What do the lines from the top of the data through the line with "piece.data.materials.append(finish)" say? Quote them exactly and include both ends.
begin RAW DATA
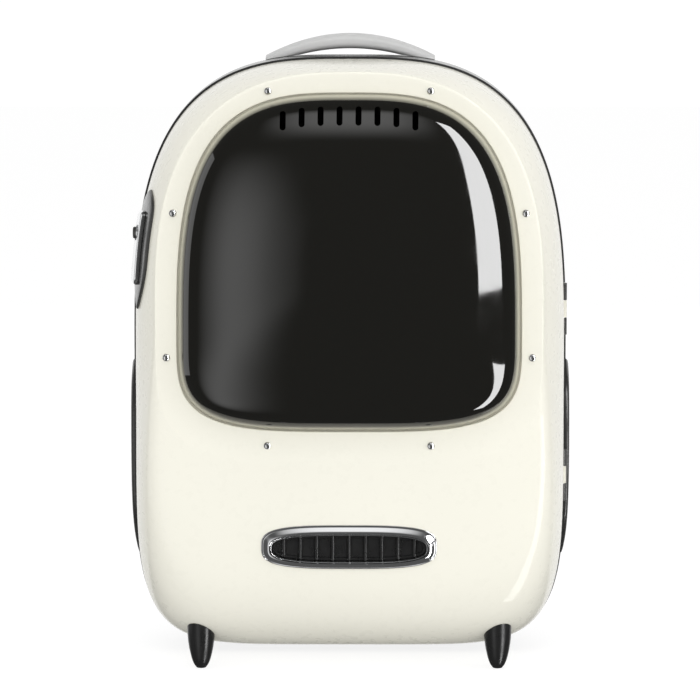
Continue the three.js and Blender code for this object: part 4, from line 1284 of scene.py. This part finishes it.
ribbed_web, nodes, links, shader = finish_of(
    "ribbed_webbing", Base_Color=(0.028, 0.028, 0.031), Roughness=0.75, Specular_IOR_Level=0.25,
    Sheen_Weight=0.2, Sheen_Roughness=0.4)
place = nodes.new("ShaderNodeTexCoord")
ribs = nodes.new("ShaderNodeTexWave")
ribs.bands_direction = "Z"
ribs.inputs["Scale"].default_value = 210
ribs.inputs["Distortion"].default_value = 0.6
cords = nodes.new("ShaderNodeTexWave")
cords.bands_direction = "X"
cords.inputs["Scale"].default_value = 105
for texture in (ribs, cords):
    links.new(place.outputs["Object"], texture.inputs["Vector"])
first = raise_by(nodes, links, shader, ribs, 0.0003, 0.7)
raise_by(nodes, links, shader, cords, 0.0004, 0.5, first)
spread_to(nodes, links, mottle(nodes, links, 260, 2), shader.inputs["Base Color"],
          (0.022, 0.022, 0.024), (0.036, 0.036, 0.039))

for side, end in ((1, "right"), (-1, "left")):
    for source, name, finish, slot_name, node in (
            (strap, "padded_strap_", mesh_cloth, "pad_fabric", "shoulder_strap_"),
            (binding[0], "strap_inner_binding_", plain_cloth, "pad_fabric", None),
            (binding[1], "strap_outer_binding_", plain_cloth, "pad_fabric", None),
            (strap_stitches, "strap_stitches_", None, "pad_fabric", None),
            (buckle, "ladder_buckle_", gloss_black, "black_plastic", "strap_buckle_"),
            (web, "webbing_run_", ribbed_web, "webbing", "strap_webbing_"),
            (anchor, "webbing_anchor_", gloss_black, "black_plastic", "strap_anchor_")):
        piece = bpy.data.objects.new(name + end, source.data.copy())
        bpy.context.collection.objects.link(piece)
        if side < 0:
            piece.data.transform(((-1, 0, 0, 0), (0, 1, 0, 0), (0, 0, 1, 0), (0, 0, 0, 1)))
            piece.data.flip_normals()
        if finish is not None:
            piece.data.materials.clear()
            piece.data.materials.append(finish)
        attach(piece, "carrier")
        if node is not None:
            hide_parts(node + end)
for source in (strap, *binding, strap_stitches, buckle, web, anchor):
    bpy.data.objects.remove(source)


# STAGE
# A pale floor and world with soft studio lights, and a camera at the photograph's angle. Some lamps only
# light the pack, and the others are only seen as reflections in its gloss.
scene = bpy.context.scene
target = Vector((0, seam_y, 215.5 * mm))
azimuth = math.radians(0.4)
elevation = math.radians(6.5)
distance = 3.5
floor_reach = 6
floor_corners = [(-floor_reach, -floor_reach, 0), (floor_reach, -floor_reach, 0),
                 (floor_reach, floor_reach, 0), (-floor_reach, floor_reach, 0)]
floor_mesh = bpy.data.meshes.new("floor")
floor_mesh.from_pydata(floor_corners, [], [(0, 1, 2, 3)])
floor = bpy.data.objects.new("studio_floor", floor_mesh)
bpy.context.collection.objects.link(floor)
pale, nodes, links, shader = finish_of("pale_floor", Base_Color=(0.25, 0.25, 0.25), Roughness=0.8,
                                       Specular_IOR_Level=0.1, Emission_Color=(1, 1, 1))
ray = nodes.new("ShaderNodeLightPath")
glow = nodes.new("ShaderNodeMix")
floor_light, floor_seen = 0.45, 0.84
glow.inputs["A"].default_value = floor_light
glow.inputs["B"].default_value = floor_seen
links.new(ray.outputs["Is Camera Ray"], glow.inputs["Factor"])
links.new(glow.outputs["Result"], shader.inputs["Emission Strength"])
floor_mesh.materials.append(pale)
floor.visible_glossy = False

world = bpy.data.worlds.new("studio")
scene.world = world
world.use_nodes = True
nodes, links = world.node_tree.nodes, world.node_tree.links
background = nodes["Background"]
background.inputs["Color"].default_value = (1, 1, 1, 1)
ray = nodes.new("ShaderNodeLightPath")
world_light, world_in_gloss, world_seen = 0.64, 0.1, 1.05
dim = nodes.new("ShaderNodeMix")
dim.inputs["A"].default_value = world_light
dim.inputs["B"].default_value = world_in_gloss
mix = nodes.new("ShaderNodeMix")
mix.inputs["B"].default_value = world_seen
links.new(ray.outputs["Is Glossy Ray"], dim.inputs["Factor"])
links.new(dim.outputs["Result"], mix.inputs["A"])
links.new(ray.outputs["Is Camera Ray"], mix.inputs["Factor"])
links.new(mix.outputs["Result"], background.inputs["Strength"])


def fade_out(light, wide_share, high_share):
    """Lets a flat lamp fade towards its edges, over these shares of its width and height."""
    light.use_nodes = True
    nodes, links = light.node_tree.nodes, light.node_tree.links
    across = nodes.new("ShaderNodeSeparateXYZ")
    links.new(nodes.new("ShaderNodeNewGeometry").outputs["Parametric"], across.inputs[0])
    both = nodes.new("ShaderNodeMath")
    both.operation = "MULTIPLY"
    for index, share in enumerate((wide_share, high_share)):
        other_way = nodes.new("ShaderNodeMath")
        other_way.operation = "SUBTRACT"
        other_way.inputs[0].default_value = 1
        links.new(across.outputs[index], other_way.inputs[1])
        nearest = nodes.new("ShaderNodeMath")
        nearest.operation = "MINIMUM"
        links.new(across.outputs[index], nearest.inputs[0])
        links.new(other_way.outputs[0], nearest.inputs[1])
        ease = nodes.new("ShaderNodeMapRange")
        ease.interpolation_type = "SMOOTHSTEP"
        ease.inputs["From Max"].default_value = share
        links.new(nearest.outputs[0], ease.inputs["Value"])
        links.new(ease.outputs["Result"], both.inputs[index])
    emission = next(node for node in nodes if node.type == "EMISSION")
    links.new(both.outputs[0], emission.inputs["Strength"])


def softbox(name, place, aim, width, height, radiance, fill):
    """A flat lamp. A fill lamp only lights; the others are only seen in the gloss."""
    light = bpy.data.lights.new(name, "AREA")
    light.shape = "RECTANGLE"
    light.size, light.size_y = width, height
    light.energy = radiance * math.pi * width * height
    lamp = bpy.data.objects.new(name, light)
    bpy.context.collection.objects.link(lamp)
    lamp.location = place
    lamp.rotation_euler = (Vector(aim) - Vector(place)).to_track_quat("-Z", "Y").to_euler()
    lamp.visible_glossy = not fill
    lamp.visible_diffuse = fill
    lamp.visible_camera = False
    return light


def round_the_pack(azimuth, away, height):
    turn = math.radians(azimuth)
    return (away * math.sin(turn), -away * math.cos(turn), height)


pack_middle = (0, 0, 0.22)
softbox("front_fill", (0, -2.6, 0.8), pack_middle, 1.6, 1.6, 3.6, True)
softbox("right_fill", (1.7, -0.7, 0.5), pack_middle, 1.0, 1.2, 1.5, True)
softbox("top_fill", (0, -0.5, 1.8), pack_middle, 1.4, 1.2, 0.8, True)
softbox("right_gloss_high", round_the_pack(42, 1.5, 1.12), (0, 0, 1.12), 0.45, 1.66, 9, False)
softbox("right_gloss_low", round_the_pack(47, 1.5, -0.82), (0, 0, -0.82), 0.42, 1.78, 9, False)
left_gloss = softbox("left_gloss", round_the_pack(-28, 1.6, -0.22), (0, 0, -0.22), 1.3, 2.75, 0.85, False)
fade_out(left_gloss, 0.5, 0.3)
softbox("side_gloss", round_the_pack(-92, 1.8, 0.5), (0, 0, 0.3), 1.0, 1.5, 0.9, False)
top_gloss = softbox("top_gloss", (0, -1.5, 1.8), pack_middle, 1.9, 1.2, 1.0, False)
fade_out(top_gloss, 0.5, 0.4)
softbox("back_gloss", (0, 2.2, 0.7), (0, 0, 0.3), 7, 3.4, 0.95, False)

camera_data = bpy.data.cameras.new("camera")
camera_data.lens = 255
camera_data.sensor_width = 36
camera = bpy.data.objects.new("camera", camera_data)
bpy.context.collection.objects.link(camera)
camera.location = target + distance * Vector((math.sin(azimuth) * math.cos(elevation),
                                              -math.cos(azimuth) * math.cos(elevation),
                                              math.sin(elevation)))
camera.rotation_euler = (target - camera.location).to_track_quat("-Z", "Y").to_euler()
scene.camera = camera
scene.view_settings.view_transform = "Standard"
scene.view_settings.look = "None"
end RAW DATA
> _THE RESPONSE_
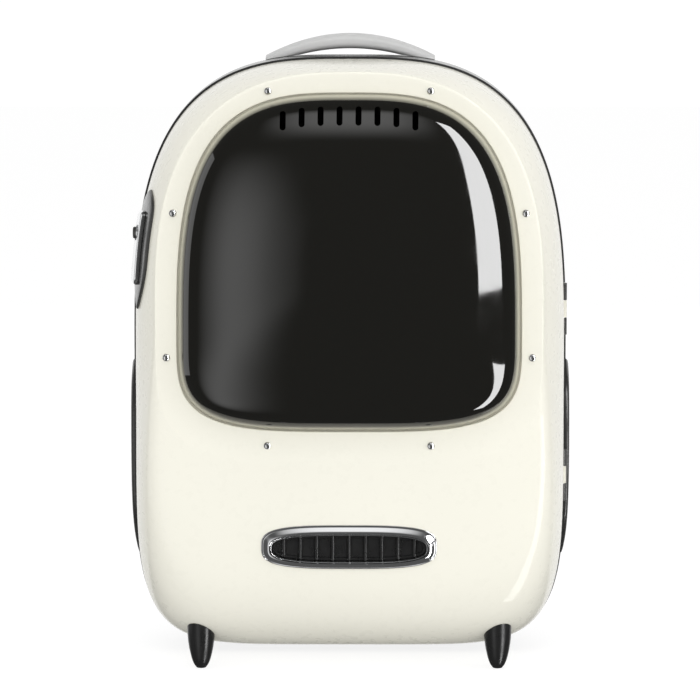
Continue the three.js and Blender code for this object: part 4, from line 1284 of scene.py. This part finishes it.
ribbed_web, nodes, links, shader = finish_of(
    "ribbed_webbing", Base_Color=(0.028, 0.028, 0.031), Roughness=0.75, Specular_IOR_Level=0.25,
    Sheen_Weight=0.2, Sheen_Roughness=0.4)
place = nodes.new("ShaderNodeTexCoord")
ribs = nodes.new("ShaderNodeTexWave")
ribs.bands_direction = "Z"
ribs.inputs["Scale"].default_value = 210
ribs.inputs["Distortion"].default_value = 0.6
cords = nodes.new("ShaderNodeTexWave")
cords.bands_direction = "X"
cords.inputs["Scale"].default_value = 105
for texture in (ribs, cords):
    links.new(place.outputs["Object"], texture.inputs["Vector"])
first = raise_by(nodes, links, shader, ribs, 0.0003, 0.7)
raise_by(nodes, links, shader, cords, 0.0004, 0.5, first)
spread_to(nodes, links, mottle(nodes, links, 260, 2), shader.inputs["Base Color"],
          (0.022, 0.022, 0.024), (0.036, 0.036, 0.039))

for side, end in ((1, "right"), (-1, "left")):
    for source, name, finish, slot_name, node in (
            (strap, "padded_strap_", mesh_cloth, "pad_fabric", "shoulder_strap_"),
            (binding[0], "strap_inner_binding_", plain_cloth, "pad_fabric", None),
            (binding[1], "strap_outer_binding_", plain_cloth, "pad_fabric", None),
            (strap_stitches, "strap_stitches_", None, "pad_fabric", None),
            (buckle, "ladder_buckle_", gloss_black, "black_plastic", "strap_buckle_"),
            (web, "webbing_run_", ribbed_web, "webbing", "strap_webbing_"),
            (anchor, "webbing_anchor_", gloss_black, "black_plastic", "strap_anchor_")):
        piece = bpy.data.objects.new(name + end, source.data.copy())
        bpy.context.collection.objects.link(piece)
        if side < 0:
            piece.data.transform(((-1, 0, 0, 0), (0, 1, 0, 0), (0, 0, 1, 0), (0, 0, 0, 1)))
            piece.data.flip_normals()
        if finish is not None:
            piece.data.materials.clear()
            piece.data.materials.append(finish)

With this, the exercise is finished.